SECURITIES AND EXCHANGE COMMISSION

WASHINGTON, D.C. 20549

 


 
FORM 8-K

 

CURRENT REPORT

Pursuant to Section 13 or 15(d) of the

Securities Exchange Act of 1934

 

 

Date of report (Date of earliest event reported):  November 29, 2004

 

NBTY, INC.
 (Exact Name of Registrant as Specified in Charter)

 

001-31788

(Commission File Number)

 

DELAWARE

 

11-2228617

(State or Other Jurisdiction of Incorporation)

 

(I.R.S. Employer Identification No.)

 

 

 

90 Orville Drive

 

11716

Bohemia, New York

 

(Zip Code)

(Address of Principal Executive Offices)

 

 

 

(631) 567-9500

(Registrant’s telephone number, including area code)

 

Check the appropriate box below if the Form 8-K filing is intended to simultaneously satisfy the filing obligation of the registrant under any of the following provisions (see General Instruction A.2. below):

 

o Written communications pursuant to Rule 425 under the Securities Act (17 CFR 230.425)

 

o Soliciting material pursuant to Rule 14a-12 under the Exchange Act (17 CFR 240.14a-12)

 

o Pre-commencement communications pursuant to Rule 14d-2(b) under the Exchange Act

(17CFR 240.14d-2(b))

 

o Pre-commencement communications pursuant to Rule 13e-4(c) under the Exchange Act

(17 CFR 240.13e-4(c))

 

 



ITEM 5.04.                                    Temporary Suspension of Trading Under Registrant’s Employee Benefit Plans.

 

On November 29, 2004, NBTY, Inc. (“NBTY”) received notice, as required by Section 101(i)(2)(E) of the Employee Retirement Income Security Act of 1974, that effective January 1, 2005, the NBTY, Inc. 401(k) Savings Plan and the Rexall Sundown, Inc. 401(k) Employee Savings Plan (collectively, the “401(k) Plans”) will merge and that all investment, trustee and recordkeeping services will be transitioned to a new service provider.  In order to facilitate these changes, each participant in either 401(k) Plan will temporarily be prohibited from directing or diversifying investments in their 401(k) Plan accounts (including transfers into or out of the NBTY common stock fund), obtaining 401(k) Plan loans or receiving distributions from either 401(k) Plan.

 

The period during which 401(k) Plan participants will be unable to exercise these rights qualifies as a “blackout period” under Regulation BTR promulgated pursuant to Section 306(a)(3) of the Sarbanes-Oxley Act of 2002, and is expected to begin at 4 p.m.

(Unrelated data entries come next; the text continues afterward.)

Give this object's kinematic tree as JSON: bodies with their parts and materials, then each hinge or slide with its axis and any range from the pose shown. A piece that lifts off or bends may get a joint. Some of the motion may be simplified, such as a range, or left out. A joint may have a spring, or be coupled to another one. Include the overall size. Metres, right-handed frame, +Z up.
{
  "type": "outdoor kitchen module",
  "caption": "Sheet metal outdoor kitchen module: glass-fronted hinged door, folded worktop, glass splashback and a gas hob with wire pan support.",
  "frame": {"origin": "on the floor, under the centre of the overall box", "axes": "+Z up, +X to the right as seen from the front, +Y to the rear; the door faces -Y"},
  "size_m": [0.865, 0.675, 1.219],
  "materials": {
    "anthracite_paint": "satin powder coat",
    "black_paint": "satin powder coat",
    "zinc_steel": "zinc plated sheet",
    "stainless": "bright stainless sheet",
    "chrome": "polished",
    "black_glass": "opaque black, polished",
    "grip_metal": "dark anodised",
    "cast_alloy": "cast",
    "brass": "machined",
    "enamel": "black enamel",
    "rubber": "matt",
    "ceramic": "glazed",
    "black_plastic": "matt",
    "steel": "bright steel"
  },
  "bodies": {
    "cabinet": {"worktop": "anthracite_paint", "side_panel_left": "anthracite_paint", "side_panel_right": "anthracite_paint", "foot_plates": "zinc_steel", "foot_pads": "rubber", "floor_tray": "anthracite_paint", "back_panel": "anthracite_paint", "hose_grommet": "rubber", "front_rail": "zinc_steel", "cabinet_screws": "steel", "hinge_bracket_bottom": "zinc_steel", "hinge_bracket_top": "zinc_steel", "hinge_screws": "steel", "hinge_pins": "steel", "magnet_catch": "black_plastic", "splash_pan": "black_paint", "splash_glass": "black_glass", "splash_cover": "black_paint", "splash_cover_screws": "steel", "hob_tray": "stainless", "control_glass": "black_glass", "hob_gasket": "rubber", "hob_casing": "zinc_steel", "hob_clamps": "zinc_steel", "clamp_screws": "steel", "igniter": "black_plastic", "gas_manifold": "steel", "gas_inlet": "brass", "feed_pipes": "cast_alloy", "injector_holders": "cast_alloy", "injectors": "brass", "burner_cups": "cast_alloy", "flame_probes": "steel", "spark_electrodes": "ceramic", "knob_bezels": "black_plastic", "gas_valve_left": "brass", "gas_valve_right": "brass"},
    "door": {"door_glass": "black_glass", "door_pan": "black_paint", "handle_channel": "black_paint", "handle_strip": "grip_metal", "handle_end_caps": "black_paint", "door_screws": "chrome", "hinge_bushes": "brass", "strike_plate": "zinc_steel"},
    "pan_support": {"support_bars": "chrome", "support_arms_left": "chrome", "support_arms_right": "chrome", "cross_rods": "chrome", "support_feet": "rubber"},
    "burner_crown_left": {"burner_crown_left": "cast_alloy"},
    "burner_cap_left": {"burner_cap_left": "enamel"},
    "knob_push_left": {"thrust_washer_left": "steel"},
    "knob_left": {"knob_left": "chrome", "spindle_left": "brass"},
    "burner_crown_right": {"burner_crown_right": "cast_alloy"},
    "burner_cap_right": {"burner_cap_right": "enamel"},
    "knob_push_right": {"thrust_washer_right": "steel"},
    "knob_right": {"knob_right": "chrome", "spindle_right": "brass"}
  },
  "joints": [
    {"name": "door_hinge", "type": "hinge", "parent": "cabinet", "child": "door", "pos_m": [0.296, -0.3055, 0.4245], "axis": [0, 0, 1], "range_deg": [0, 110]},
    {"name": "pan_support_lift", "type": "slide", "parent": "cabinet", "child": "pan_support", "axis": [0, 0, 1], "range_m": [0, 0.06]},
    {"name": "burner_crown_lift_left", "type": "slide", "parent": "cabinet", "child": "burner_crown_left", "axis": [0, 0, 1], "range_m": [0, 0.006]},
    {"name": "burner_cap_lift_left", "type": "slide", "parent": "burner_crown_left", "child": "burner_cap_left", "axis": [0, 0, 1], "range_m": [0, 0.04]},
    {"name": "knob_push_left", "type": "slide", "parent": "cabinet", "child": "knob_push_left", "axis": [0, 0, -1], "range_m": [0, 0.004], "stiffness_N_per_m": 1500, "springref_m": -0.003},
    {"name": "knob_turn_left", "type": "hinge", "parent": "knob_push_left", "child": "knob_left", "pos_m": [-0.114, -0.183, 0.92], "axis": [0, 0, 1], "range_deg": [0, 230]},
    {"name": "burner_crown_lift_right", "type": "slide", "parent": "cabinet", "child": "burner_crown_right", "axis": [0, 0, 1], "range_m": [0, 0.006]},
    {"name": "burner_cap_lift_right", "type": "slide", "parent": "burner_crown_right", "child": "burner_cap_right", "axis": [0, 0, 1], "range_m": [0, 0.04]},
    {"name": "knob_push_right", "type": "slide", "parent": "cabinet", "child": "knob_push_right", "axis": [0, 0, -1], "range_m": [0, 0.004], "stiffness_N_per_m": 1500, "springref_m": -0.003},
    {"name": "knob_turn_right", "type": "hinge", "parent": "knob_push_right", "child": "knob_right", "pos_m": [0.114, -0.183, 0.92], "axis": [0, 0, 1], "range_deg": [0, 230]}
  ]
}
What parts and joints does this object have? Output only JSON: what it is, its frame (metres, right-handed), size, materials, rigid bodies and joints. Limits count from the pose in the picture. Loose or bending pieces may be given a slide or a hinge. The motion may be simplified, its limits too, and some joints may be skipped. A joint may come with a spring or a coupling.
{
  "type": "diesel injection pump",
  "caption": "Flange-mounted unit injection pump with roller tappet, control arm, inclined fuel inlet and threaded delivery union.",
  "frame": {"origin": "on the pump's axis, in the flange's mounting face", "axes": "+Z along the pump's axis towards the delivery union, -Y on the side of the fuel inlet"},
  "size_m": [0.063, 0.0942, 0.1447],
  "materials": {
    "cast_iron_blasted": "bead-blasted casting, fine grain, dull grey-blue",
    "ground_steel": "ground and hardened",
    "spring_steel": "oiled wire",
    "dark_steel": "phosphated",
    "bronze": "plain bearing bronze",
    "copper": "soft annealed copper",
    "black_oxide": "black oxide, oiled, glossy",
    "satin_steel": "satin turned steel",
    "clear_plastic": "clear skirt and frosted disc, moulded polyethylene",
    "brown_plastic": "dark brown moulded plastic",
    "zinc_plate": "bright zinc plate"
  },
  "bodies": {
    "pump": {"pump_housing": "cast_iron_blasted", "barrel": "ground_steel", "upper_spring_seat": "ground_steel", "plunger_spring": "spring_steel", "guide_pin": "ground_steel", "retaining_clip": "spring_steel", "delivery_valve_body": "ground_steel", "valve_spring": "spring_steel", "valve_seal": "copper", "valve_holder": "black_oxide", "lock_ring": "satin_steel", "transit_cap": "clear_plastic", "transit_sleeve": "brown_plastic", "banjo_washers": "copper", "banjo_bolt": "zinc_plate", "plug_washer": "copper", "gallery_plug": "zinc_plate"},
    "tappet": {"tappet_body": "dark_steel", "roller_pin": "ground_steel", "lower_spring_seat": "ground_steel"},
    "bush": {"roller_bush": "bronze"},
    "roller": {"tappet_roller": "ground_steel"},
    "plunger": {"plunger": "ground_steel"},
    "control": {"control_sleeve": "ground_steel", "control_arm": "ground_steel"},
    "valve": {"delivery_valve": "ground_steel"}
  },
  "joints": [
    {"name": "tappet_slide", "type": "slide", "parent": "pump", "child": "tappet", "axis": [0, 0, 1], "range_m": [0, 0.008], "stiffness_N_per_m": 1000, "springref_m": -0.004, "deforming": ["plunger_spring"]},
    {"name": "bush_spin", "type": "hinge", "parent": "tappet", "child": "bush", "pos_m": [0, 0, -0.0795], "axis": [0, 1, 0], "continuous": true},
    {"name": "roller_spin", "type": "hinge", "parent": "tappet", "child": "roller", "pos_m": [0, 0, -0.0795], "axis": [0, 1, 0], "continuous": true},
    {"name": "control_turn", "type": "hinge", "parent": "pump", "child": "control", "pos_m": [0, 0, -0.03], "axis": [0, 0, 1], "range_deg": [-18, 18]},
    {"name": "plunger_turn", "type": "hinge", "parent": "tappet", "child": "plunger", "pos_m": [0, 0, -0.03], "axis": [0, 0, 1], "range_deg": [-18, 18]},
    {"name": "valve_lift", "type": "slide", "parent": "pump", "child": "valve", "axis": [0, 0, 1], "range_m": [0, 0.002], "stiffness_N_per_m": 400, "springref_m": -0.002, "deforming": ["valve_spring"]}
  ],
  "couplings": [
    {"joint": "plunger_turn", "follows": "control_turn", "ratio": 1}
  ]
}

Eastern time on December 30, 2004 and is expected to end during the week of January 9, 2005.  Notice of the blackout period has been distributed to 401(k) Plan participants.

 

During the blackout period and for a period of two years after the ending date of the blackout period, holders of NBTY common stock and other interested persons may obtain, without charge, the actual beginning and ending dates of the blackout period by sending a written request to NBTY, Inc., attention Corporate Secretary, 90 Orville Drive Bohemia, New York 11716.

 

Notice of this blackout period is also being given to NBTY’s directors and executive officers simultaneously with the filing of this report.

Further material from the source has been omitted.